Continuing down its episodic path, SKET Dance's fourth episode again finds itself split into two discrete story lines for our delectation.
The first of these two plots concerns a girl named Roman Saotome, a lover of old shoujo manga who seems the world through screen-toned spectacles, living out her life as though everything before her is out of some romance manga. This is the case when she has what seems like a fateful meeting with a kind, good-looking stranger, and thus Roman heads off to the SKET-dan to ask for their help in tracking him down. Of course, it turns out that this stranger is closer to home than we might have otherwise assumed, in an episode that makes more of its fourth-wall breaking comments than anything else.
After that actually half-decent slice of fun, the second half of this episode suddenly seems all the more terrible, with a poorly hashed-out story of a missing prize-winning lollipop wrapper that involves the girl's softball team captain, a ridiculous excuse for hunting for the wrapper in question (albeit deliberately so) and the delinquent who was responsible for the whole "paint throwing" thing in the show's opening episode.

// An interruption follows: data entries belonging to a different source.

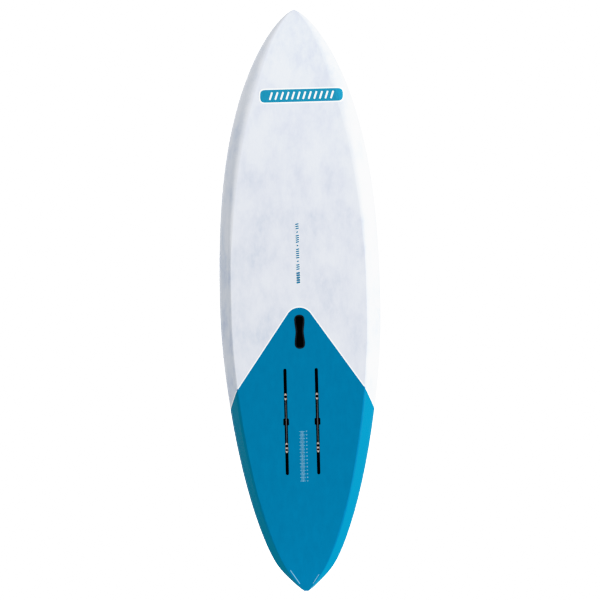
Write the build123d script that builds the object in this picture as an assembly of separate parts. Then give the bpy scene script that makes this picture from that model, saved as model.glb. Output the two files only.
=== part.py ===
from build123d import *

import os
from math import atan2, cos, exp, log, pi, sin, tan

# Hydrofoil board, lying on its flat bottom. Millimetres, +X to the nose, +Y to port, +Z up through the deck.
# The origin is at the middle of the length, on the centreline, on the surface that the board rests on.

# ---- Hull ----
LENGTH = 1676.0
WIDTH = 464.5
DECK_HEIGHT = 124.0          # highest line of the deck, which is the board's thickness
WIDE_POINT = -34.3           # x of the widest section
NOSE_POWER = 2.615           # fullness of the outline forward of the widest section
NOSE_ROUND = 0.70
NOSE_TIP_HALF = 3.0
TAIL_POWER = 1.61            # fullness of the outline behind it
TAIL_ROUND = 0.5416
TAIL_OVERRUN = 3.0           # how far the curved outline aims past the tail end
TAIL_END_HALF = 10.6         # half width of the tail end before the corners are rounded
TAIL_CUT_SLOPE = 1.118       # half width gained per millimetre along the straight tail edges
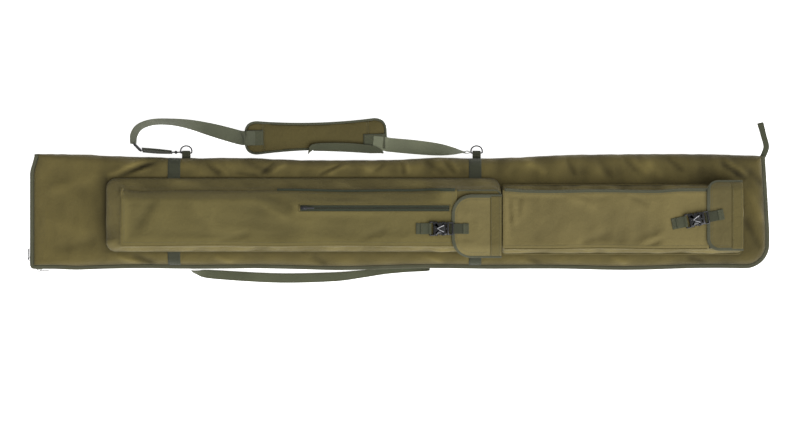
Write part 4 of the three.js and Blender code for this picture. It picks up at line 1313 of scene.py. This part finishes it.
def inflate(piece):
    """Swells a stuffed piece under cloth pressure from its sewn edge, no point further than PAD_CAP."""
    remesh = piece.modifiers.new("remesh", "REMESH")
    remesh.mode, remesh.voxel_size = "VOXEL", PAD_VOXEL * MM
    apply_modifiers(piece)
    before = vertex_array(piece.data)
    height = before[:, 2]
    level = (height - height.min()) / (height.max() - height.min())
    seam = piece.vertex_groups.new(name="seam")
    seam.add([int(i) for i in np.flatnonzero(np.abs(level - 0.5) < 0.34)], 1.0, "REPLACE")
    sim = piece.modifiers.new("cloth", "CLOTH")
    sim.settings.vertex_group_mass = "seam"
    sim.settings.use_pressure = True
    sim.settings.uniform_pressure_force = PAD_PRESSURE
    sim.settings.effector_weights.gravity = 0
    sim.settings.quality = 4
    sim.collision_settings.use_collision = False
    for number in range(1, 21):
        bpy.context.scene.frame_set(number)
    depsgraph = bpy.context.evaluated_depsgraph_get()
    after = vertex_array(piece.evaluated_get(depsgraph).data)
    move = after - before
    move[:, :2] *= 0.3
    size = np.linalg.norm(move, axis=1, keepdims=True)
    move *= np.minimum(1, PAD_CAP * MM / np.maximum(size, 1e-9))
    piece.modifiers.clear()
    piece.vertex_groups.clear()
    bpy.context.scene.frame_set(1)
    piece.data.vertices.foreach_set("co", (before + move).astype(np.float32).ravel())
    piece.data.update()
    smooth = piece.modifiers.new("smooth", "SUBSURF")
    smooth.levels = smooth.render_levels = 1
    apply_modifiers(piece)
    plan_unwrap(piece.data)
    piece.data.shade_smooth()
    return piece


def vertex_array(mesh):
    """A mesh's vertex positions in metres."""
    co = np.zeros(len(mesh.vertices) * 3, np.float32)
    mesh.vertices.foreach_get("co", co)
    return co.reshape(-1, 3).astype(float)


def apply_modifiers(piece):
    """Keeps the shape that the modifiers give, and drops them."""
    depsgraph = bpy.context.evaluated_depsgraph_get()
    mesh = bpy.data.meshes.new_from_object(piece.evaluated_get(depsgraph), depsgraph=depsgraph)
    piece.modifiers.clear()
    piece.data = mesh


def plan_unwrap(mesh):
    """UVs in metres from above, so the weave runs straight, and a painted shade value of 0."""
    co = vertex_array(mesh)
    layer = mesh.uv_layers.get("UVMap") or mesh.uv_layers.new(name="UVMap")
    loops = np.zeros(len(mesh.loops), np.int32)
    mesh.loops.foreach_get("vertex_index", loops)
    layer.data.foreach_set("uv", (co[:, :2] + co[:, 2:3] * 0.9)[loops].astype(np.float32).ravel())
    if "painted_shade_and_tone" not in mesh.attributes:
        mesh.attributes.new("painted_shade_and_tone", "FLOAT", "POINT")


def build_pad():
    """The shoulder pad with its sewn grooves, edge tape and webbing patches."""
    piece = inflate(build_pad_core())
    co = vertex_array(piece.data) / MM - SHIFT
    a = math.radians(PAD["turn"])
    along = (co[:, 0] - PAD["x"]) * math.cos(a) + (co[:, 1] - PAD["y"]) * math.sin(a)
    for seam in PAD_SEAMS:
        groove = 1.5 * np.exp(-(((along - seam) / 4.5) ** 2))
        co[:, 2] -= groove * np.sign(co[:, 2] - 11)
    co[:, 2] += 0.5 * ripple(co[:, 0], co[:, 1], 40, 301) * (co[:, 2] > 11)
    low, high = PAD["z"]
    co[:, 2] = np.clip(co[:, 2], low - 1.5, high + 0.4)
    piece.data.vertices.foreach_set("co", ((co + SHIFT) * MM).astype(np.float32).ravel())
    piece.data.update()
    place(piece, "shoulder_strap", "pad_cloth", "shoulder_pad")

    b = Builder()
    path = pad_place(pad_outline(3.2) + [0, 0, 11.5])
    across = plan_normals(path, closed=True)
    up = every(path, [0, 0, 1.0])
    b.sweep(path, across, up, oval(6.4, 11.0, 16, 2.4), 0, closed=True)
    b.stitches(path - across * 1.8 + [0, 0, 5.0], unit(np.array([0, 0, 1.0]) - across * 0.3), 1,
               closed=True, pitch=4.0)
    for seam in PAD_SEAMS:
        line = xyz(seam, np.linspace(-36, 36, 24), 18.7)
        b.stitches(pad_place(line + [2.2, 0, 0]), [0, 0, 1], 1)
        b.stitches(pad_place(line - [2.2, 0, 0]), [0, 0, 1], 1)
    piece = b.make("shoulder_pad_edge_tape", [WEBBING, THREAD])
    place(piece, "shoulder_strap", "edge_binding")

    for name, x0, x1, y0, y1 in (("left", -188, -140, -20, 20), ("right", 128, 186, -38, 2)):
        b = Builder()
        xs, ys = np.linspace(x0, x1, 13), np.linspace(y0, y1, 11)
        gx, gy = crossed(xs, ys)
        rim = np.minimum(np.minimum(gx - x0, x1 - gx), np.minimum(gy - y0, y1 - gy))
        top = 20.9 + 0.9 * dome(rim / 5)
        # painted shade: the patch darkens at its rims
        b.plate(pad_place(xyz(gx, gy, top)), pad_place(xyz(gx, gy, top - 2.6)),
                painted_shade_and_tone=-0.3 * np.exp(-rim / 3))
        inset = 4
        left, right, near, far = x0 + inset, x1 - inset, y0 + inset, y1 - inset
        box = np.array([[left, near], [right, near], [right, far], [left, far],
                        [left, near], [right, far], [right, near], [left, far]], float)
        for start, end in zip(box[:-1], box[1:]):
            t = np.linspace(0, 1, 8)[:, None]
            line = np.column_stack([start * (1 - t) + end * t, np.full(8, 21.75)])
            b.stitches(pad_place(line), [0, 0, 1], 1)
        place(b.make(f"pad_patch_{name}_webbing", [WEBBING, THREAD]), "shoulder_strap", "webbing",
              f"pad_patch_{name}")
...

If this instalment of SKET Dance does one thing, it's demonstrating just how hit and miss this series is looking likely to be. Okay, so the first half of this episode wasn't the most memorable thing you're likely to see, but its self-referential jibes were occasionally amusing and the stupid twist in the tale at the end worked okay, only to be completely cast aside without any kind of proper ending to the story, such is this show's disposable nature. The second half however... well, it was terrible. Utterly, abjectly awful. Sure, some of its awful nature was deliberate, but the whole thing was clumsy, predictable, unfunny and just plain stupid - and feel free to put that quote on the Blu-Ray release, Tatsunoko.